EXERCISE MATERIAL
----

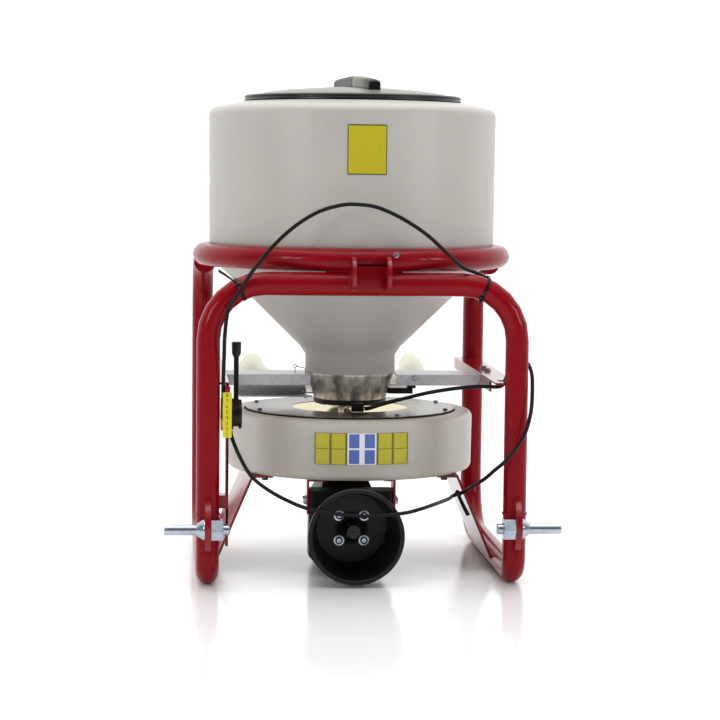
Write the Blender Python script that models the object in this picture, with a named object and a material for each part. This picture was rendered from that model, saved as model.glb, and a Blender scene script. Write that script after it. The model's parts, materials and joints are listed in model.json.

----

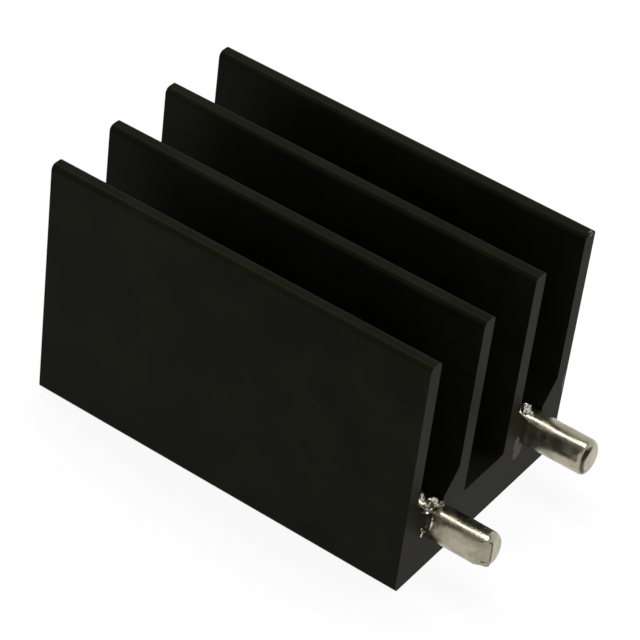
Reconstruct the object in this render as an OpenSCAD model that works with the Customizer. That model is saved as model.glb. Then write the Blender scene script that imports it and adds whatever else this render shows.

----

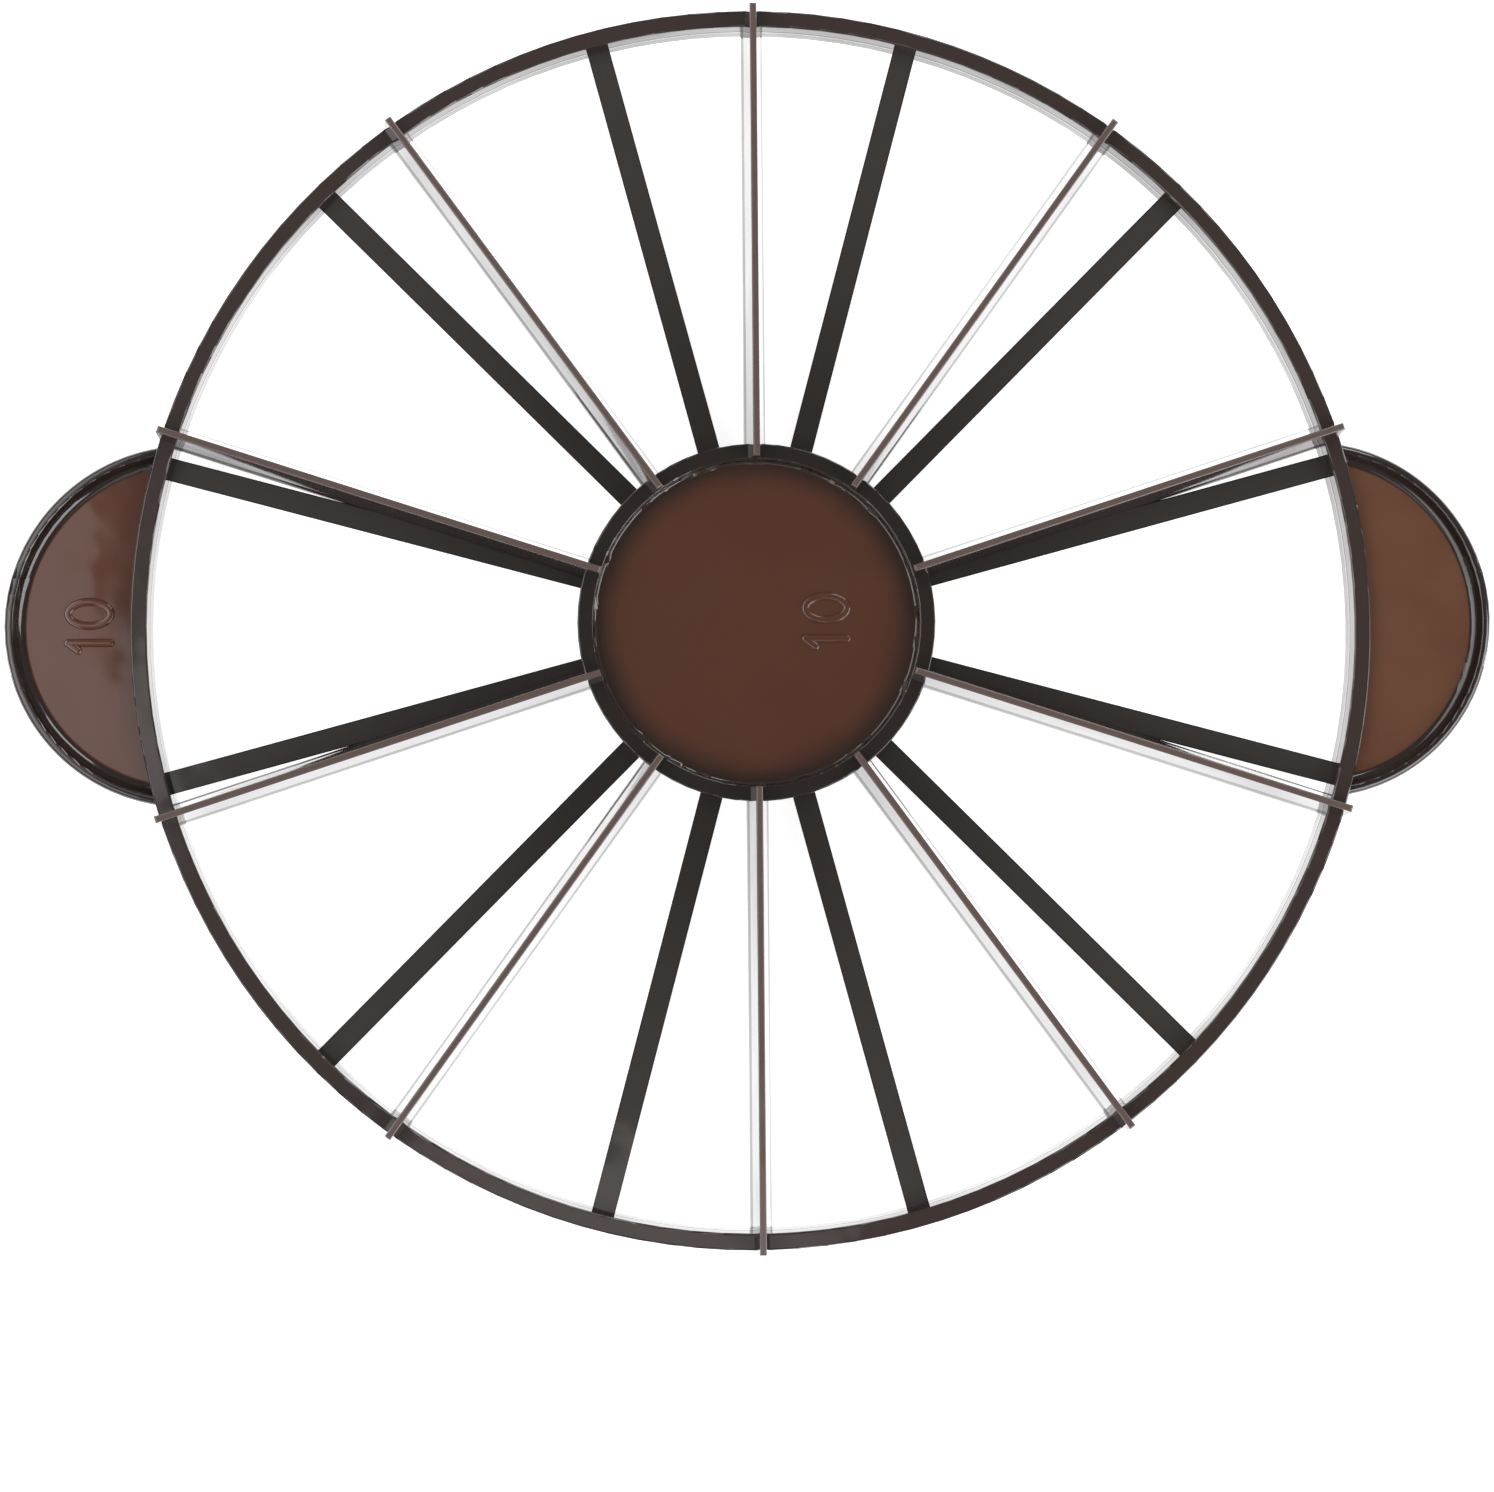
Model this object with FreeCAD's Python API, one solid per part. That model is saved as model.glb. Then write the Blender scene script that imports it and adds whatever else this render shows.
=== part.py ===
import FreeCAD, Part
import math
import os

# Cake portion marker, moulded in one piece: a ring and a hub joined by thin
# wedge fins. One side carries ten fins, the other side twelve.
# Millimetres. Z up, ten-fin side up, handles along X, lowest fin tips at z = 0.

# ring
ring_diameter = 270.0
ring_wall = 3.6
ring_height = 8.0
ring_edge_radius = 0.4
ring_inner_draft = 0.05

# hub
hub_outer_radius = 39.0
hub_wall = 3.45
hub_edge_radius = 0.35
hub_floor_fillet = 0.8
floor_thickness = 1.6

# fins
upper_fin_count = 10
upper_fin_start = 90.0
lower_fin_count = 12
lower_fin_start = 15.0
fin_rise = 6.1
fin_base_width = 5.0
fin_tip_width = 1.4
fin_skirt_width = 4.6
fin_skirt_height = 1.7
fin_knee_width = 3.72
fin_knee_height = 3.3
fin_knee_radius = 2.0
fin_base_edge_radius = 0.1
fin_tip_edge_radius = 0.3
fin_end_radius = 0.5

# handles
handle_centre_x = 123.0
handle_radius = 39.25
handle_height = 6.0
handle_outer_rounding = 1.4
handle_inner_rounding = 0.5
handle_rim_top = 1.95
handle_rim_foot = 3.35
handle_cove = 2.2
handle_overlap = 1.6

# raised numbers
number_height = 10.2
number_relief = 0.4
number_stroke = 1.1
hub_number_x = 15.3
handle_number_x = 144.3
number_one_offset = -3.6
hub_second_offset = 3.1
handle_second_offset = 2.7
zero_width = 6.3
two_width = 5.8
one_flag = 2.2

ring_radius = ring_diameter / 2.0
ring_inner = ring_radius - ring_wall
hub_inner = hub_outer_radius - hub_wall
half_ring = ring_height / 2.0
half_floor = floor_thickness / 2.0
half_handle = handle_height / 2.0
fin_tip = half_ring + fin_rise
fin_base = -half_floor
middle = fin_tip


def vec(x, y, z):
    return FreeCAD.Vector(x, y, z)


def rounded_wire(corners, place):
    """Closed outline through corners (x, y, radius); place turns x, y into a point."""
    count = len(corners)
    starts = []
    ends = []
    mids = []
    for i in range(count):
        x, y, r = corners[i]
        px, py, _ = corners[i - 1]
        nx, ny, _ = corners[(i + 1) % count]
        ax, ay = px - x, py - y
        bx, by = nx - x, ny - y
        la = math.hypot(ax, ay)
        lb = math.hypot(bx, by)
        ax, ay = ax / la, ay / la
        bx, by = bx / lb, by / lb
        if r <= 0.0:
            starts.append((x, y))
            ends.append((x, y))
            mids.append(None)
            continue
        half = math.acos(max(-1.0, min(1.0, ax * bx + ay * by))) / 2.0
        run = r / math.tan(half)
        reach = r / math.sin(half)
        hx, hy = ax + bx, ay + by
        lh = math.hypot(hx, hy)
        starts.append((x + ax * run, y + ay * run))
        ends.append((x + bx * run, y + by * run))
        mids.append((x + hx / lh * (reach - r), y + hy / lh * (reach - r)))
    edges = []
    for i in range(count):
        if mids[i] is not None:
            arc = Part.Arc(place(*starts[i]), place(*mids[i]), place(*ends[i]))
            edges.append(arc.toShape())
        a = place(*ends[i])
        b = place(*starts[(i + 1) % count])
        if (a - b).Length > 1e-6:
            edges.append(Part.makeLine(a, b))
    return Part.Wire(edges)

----

WHAT IS NEEDED
Select all lines with the word "Python" from the entries above.

COMPLETE RESPONSE
Write the Blender Python script that models the object in this picture, with a named object and a material for each part. This picture was rendered from that model, saved as model.glb, and a Blender scene script. Write that script after it. The model's parts, materials and joints are listed in model.json.
Model this object with FreeCAD's Python API, one solid per part. That model is saved as model.glb. Then write the Blender scene script that imports it and adds whatever else this render shows.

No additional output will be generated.